Few migrants who perish at sea are ever positively identified, even though the United Nations High Commissioner for Refugees (UNHCR) estimates that as many as 20,000 people have died in the last decade making Mediterranean crossings. The corpses are typically photographed with a code that may include their sex, if identifiable, and the date they were brought to shore—that’s it. They are buried in donated cemetery plots in graves marked with their codes. It is nearly impossible for loved ones to find them because the graves are spread across places such as the islands of Sicily, Lampedusa and Malta. The photos are almost always kept by parish priests who mind the anonymous graves. Sometimes, the number of dead are reported to the International Organization for Migration’s Missing Migrants Project, but the nationalities are generally logged as “unknown.” There is no central database that connects the photos and numbers and burial locations. And there is certainly no collection and cataloguing of DNA.

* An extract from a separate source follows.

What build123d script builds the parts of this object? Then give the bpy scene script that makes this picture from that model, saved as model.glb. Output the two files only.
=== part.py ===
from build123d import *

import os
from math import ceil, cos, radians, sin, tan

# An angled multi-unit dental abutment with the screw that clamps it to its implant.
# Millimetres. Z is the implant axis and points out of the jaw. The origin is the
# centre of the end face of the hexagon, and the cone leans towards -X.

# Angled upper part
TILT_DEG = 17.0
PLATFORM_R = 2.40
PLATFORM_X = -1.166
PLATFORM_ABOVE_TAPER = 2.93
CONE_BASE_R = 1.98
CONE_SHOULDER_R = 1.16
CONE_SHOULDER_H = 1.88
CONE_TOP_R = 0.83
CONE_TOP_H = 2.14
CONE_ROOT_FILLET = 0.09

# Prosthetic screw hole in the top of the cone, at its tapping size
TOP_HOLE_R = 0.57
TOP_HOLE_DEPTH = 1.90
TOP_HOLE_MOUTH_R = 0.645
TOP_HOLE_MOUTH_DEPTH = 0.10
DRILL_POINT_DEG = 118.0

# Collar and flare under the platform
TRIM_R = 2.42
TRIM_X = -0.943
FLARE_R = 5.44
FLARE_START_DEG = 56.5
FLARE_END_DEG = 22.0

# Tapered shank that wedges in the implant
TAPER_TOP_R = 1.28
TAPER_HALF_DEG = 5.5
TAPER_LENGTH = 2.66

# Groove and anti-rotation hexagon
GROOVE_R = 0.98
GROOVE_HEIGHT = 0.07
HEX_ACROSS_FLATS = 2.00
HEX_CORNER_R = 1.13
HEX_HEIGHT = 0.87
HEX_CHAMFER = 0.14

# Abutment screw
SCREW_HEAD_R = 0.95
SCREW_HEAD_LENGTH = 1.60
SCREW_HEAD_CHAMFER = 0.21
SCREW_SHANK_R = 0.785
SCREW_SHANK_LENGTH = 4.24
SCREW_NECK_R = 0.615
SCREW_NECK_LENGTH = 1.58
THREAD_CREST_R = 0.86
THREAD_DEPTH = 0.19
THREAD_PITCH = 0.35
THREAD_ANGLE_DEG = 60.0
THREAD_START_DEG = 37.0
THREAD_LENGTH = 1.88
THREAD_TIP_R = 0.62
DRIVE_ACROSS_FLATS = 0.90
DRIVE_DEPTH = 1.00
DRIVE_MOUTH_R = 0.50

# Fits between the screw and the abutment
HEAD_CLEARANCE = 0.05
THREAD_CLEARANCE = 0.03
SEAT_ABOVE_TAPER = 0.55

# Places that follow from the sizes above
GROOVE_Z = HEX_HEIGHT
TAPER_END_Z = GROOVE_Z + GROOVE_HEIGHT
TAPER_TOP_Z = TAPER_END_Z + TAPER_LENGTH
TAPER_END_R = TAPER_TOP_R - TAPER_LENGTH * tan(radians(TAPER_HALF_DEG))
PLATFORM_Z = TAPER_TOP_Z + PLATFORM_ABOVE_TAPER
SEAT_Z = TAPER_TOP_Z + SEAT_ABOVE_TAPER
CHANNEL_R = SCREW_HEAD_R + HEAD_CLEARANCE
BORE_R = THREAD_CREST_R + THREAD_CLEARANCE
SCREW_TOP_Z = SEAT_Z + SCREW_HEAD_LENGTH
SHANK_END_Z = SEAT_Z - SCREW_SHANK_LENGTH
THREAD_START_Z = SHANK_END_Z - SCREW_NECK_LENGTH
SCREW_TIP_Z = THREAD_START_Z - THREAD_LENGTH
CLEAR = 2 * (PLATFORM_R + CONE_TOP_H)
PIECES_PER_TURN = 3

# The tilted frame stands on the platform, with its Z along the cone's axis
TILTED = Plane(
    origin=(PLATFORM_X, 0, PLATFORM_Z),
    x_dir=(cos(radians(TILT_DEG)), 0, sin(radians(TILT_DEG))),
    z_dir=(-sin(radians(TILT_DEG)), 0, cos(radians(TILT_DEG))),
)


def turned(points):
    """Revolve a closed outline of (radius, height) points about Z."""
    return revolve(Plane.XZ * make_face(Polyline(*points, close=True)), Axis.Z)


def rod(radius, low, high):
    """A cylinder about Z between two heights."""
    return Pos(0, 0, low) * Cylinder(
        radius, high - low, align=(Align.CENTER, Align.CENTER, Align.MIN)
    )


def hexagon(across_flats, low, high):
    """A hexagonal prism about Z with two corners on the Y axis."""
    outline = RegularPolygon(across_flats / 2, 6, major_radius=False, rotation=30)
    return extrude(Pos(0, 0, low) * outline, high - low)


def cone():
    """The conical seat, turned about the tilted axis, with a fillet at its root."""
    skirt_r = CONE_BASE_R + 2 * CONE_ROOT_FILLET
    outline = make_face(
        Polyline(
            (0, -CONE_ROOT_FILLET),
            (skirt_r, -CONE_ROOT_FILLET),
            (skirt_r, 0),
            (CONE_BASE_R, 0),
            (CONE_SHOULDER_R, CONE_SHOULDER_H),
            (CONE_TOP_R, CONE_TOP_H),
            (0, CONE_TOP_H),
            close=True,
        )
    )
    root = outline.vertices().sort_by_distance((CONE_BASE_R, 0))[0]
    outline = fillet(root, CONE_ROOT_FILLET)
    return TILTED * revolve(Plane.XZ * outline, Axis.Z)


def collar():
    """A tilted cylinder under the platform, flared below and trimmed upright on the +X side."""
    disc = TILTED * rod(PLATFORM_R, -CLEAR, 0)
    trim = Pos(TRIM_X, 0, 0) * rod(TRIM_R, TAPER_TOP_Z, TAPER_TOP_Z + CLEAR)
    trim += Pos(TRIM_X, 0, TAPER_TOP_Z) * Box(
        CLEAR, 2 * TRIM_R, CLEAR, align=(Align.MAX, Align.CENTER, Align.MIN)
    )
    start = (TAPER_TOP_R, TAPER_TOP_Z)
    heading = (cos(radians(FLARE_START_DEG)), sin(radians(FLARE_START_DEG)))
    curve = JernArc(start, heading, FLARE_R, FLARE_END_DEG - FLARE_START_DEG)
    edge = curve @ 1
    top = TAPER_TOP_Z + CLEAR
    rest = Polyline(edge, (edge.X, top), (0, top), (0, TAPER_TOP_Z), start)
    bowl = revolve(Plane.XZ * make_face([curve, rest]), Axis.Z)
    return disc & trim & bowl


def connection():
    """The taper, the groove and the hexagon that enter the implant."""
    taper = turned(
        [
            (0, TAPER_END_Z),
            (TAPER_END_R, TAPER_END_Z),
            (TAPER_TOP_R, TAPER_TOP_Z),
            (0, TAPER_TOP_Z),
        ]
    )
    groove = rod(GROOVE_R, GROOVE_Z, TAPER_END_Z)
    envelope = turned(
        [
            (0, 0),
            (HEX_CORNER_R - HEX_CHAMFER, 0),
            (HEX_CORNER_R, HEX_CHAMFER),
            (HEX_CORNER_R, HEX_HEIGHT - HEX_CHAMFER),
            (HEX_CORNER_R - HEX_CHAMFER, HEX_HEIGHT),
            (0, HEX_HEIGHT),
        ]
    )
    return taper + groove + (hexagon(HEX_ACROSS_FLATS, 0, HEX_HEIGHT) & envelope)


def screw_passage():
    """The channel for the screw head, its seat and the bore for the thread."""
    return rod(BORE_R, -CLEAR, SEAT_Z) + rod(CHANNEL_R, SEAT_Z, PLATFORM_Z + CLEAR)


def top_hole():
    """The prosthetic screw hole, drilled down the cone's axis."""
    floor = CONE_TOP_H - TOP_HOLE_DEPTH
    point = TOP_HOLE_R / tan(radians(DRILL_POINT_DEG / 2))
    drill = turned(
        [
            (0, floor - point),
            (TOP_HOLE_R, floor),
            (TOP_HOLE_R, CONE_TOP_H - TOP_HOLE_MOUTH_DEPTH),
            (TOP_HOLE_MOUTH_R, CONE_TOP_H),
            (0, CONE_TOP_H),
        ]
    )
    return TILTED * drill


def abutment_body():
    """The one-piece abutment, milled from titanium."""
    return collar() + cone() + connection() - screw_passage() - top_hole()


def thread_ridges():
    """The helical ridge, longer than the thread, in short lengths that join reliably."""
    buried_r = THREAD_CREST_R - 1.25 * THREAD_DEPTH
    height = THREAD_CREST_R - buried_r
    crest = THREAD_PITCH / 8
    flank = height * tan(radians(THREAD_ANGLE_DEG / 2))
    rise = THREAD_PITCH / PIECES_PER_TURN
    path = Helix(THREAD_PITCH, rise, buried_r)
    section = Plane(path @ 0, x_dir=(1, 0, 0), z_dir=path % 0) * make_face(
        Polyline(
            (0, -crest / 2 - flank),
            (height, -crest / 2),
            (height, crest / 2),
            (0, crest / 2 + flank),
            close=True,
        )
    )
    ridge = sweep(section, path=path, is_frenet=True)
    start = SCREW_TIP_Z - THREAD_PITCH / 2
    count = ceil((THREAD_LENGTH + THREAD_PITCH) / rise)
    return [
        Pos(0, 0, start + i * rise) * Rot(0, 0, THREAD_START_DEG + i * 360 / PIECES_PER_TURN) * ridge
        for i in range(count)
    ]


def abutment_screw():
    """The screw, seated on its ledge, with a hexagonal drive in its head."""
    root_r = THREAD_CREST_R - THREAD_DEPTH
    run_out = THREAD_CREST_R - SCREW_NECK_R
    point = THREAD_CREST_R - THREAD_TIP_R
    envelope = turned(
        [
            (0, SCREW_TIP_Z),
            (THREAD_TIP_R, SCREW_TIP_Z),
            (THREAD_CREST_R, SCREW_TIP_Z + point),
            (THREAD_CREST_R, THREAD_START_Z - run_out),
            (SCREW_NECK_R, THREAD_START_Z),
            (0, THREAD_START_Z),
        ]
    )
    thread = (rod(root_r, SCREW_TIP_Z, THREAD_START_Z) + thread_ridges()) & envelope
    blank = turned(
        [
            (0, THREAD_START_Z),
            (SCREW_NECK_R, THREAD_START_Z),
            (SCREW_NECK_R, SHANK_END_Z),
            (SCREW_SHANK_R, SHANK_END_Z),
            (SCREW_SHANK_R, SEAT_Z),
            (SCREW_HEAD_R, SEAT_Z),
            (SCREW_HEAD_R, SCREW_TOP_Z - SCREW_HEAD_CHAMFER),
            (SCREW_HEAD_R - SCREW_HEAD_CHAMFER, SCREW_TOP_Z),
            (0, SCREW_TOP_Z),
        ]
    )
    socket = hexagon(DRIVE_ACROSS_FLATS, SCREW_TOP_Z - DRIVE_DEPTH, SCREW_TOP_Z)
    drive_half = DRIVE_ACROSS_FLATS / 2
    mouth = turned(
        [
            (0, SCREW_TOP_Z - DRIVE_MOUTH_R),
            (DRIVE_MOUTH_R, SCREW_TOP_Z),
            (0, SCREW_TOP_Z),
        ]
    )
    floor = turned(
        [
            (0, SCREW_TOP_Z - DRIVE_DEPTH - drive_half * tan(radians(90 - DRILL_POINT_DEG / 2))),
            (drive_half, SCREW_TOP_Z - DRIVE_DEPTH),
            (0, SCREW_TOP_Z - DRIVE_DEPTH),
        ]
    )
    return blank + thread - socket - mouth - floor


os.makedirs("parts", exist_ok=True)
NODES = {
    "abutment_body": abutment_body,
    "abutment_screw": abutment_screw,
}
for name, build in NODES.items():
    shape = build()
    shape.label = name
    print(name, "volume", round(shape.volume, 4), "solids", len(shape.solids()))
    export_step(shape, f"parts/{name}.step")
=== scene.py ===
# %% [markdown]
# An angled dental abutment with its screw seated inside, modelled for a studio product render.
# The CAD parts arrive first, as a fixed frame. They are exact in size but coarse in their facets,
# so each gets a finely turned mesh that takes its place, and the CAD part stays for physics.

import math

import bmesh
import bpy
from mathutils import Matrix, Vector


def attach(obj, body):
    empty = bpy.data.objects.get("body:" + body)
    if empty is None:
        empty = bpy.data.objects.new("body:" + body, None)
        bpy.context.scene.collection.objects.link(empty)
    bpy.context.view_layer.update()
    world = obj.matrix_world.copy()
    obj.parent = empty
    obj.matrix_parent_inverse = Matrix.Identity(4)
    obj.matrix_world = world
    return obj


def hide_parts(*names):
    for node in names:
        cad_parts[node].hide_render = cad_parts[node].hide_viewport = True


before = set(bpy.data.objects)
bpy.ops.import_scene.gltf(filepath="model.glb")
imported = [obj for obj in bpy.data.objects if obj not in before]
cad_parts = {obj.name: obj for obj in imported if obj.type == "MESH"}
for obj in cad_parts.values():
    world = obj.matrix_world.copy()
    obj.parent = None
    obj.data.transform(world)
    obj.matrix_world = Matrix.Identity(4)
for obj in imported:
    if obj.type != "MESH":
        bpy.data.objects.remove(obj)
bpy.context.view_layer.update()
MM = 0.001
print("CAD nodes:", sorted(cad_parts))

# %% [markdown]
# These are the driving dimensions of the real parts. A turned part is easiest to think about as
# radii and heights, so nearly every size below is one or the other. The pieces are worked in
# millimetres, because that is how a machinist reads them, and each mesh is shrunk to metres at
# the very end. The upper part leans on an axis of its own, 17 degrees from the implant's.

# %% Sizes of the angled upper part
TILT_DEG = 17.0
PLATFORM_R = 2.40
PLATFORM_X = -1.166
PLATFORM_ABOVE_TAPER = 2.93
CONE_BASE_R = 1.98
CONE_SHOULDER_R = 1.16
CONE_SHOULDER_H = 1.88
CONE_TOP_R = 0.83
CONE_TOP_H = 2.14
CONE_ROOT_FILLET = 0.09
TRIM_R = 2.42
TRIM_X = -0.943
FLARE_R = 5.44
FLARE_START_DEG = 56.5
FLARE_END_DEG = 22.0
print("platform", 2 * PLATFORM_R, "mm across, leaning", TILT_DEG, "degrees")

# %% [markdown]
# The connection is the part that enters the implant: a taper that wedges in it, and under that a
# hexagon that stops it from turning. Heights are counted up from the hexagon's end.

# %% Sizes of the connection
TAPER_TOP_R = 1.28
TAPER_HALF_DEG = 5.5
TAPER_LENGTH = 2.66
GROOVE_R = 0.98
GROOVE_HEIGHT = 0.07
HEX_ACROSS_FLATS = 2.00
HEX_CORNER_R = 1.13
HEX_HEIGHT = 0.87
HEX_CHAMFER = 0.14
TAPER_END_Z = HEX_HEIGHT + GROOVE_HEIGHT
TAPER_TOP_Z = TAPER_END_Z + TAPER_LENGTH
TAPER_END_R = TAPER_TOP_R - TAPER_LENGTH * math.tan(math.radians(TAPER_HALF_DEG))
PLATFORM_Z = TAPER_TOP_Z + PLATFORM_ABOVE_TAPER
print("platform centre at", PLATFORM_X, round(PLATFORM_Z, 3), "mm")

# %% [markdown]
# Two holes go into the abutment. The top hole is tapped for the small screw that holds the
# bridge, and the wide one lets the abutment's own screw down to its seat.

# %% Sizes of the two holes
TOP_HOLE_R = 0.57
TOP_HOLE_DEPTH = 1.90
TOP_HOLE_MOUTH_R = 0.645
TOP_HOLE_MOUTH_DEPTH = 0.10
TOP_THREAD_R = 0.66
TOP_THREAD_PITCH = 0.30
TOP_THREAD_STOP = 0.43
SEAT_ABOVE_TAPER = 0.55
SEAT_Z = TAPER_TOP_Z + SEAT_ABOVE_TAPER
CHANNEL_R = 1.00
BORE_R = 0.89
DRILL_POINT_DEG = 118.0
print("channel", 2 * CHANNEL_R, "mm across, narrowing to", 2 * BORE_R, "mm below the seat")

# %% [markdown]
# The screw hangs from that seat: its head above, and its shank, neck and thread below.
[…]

As one of Italy’s foremost forensic pathologists and anthropologists, Cattaneo thinks she can push the extremes of forensics so that all dead bodies are treated with equal dignity. Founder and director of the Labanof forensic pathology laboratory of the University of Milan, she has built a specialized career collecting forensic evidence from decomposed, burned and mutilated remains. The bodies she is working on under the hot Sicilian sun are those of hundreds of refugees and migrants who were escaping war and poverty. They left Libya headed for Europe by way of Italy or Malta. On April 18, 2015, their rickety, vastly overcrowded boat, known as the Peschereccio, a general term meaning fishing boat, sank to the bottom of the Mediterranean Sea. Of the estimated 800 or more onboard, only 28 men survived, making it the single deadliest migrant maritime disaster ever documented. Just 58 corpses were plucked from the ocean in the immediate aftermathThey were buried in Malta without autopsies or positive identification. The rest went down with the ship.
Cattaneo, to this day, is working hard to develop a database, complete with DNA profiles, for the mothers, fathers, sisters and brothers on that ship, whose lives she knows are as important as yacht skippers and airliner passengers. The biggest obstacle she has faced, beyond apathy toward the victims, is the limits of traditional forensic, which are based on a system of either matching viable DNA from the deceased to carefully collected DNA from a living family member or matching dental records. With migrants it is rare that family members are actively searching for their relatives because it has been impossible to even know where the person might be or if he or she might be alive or dead. Cattaneo is determined to change that.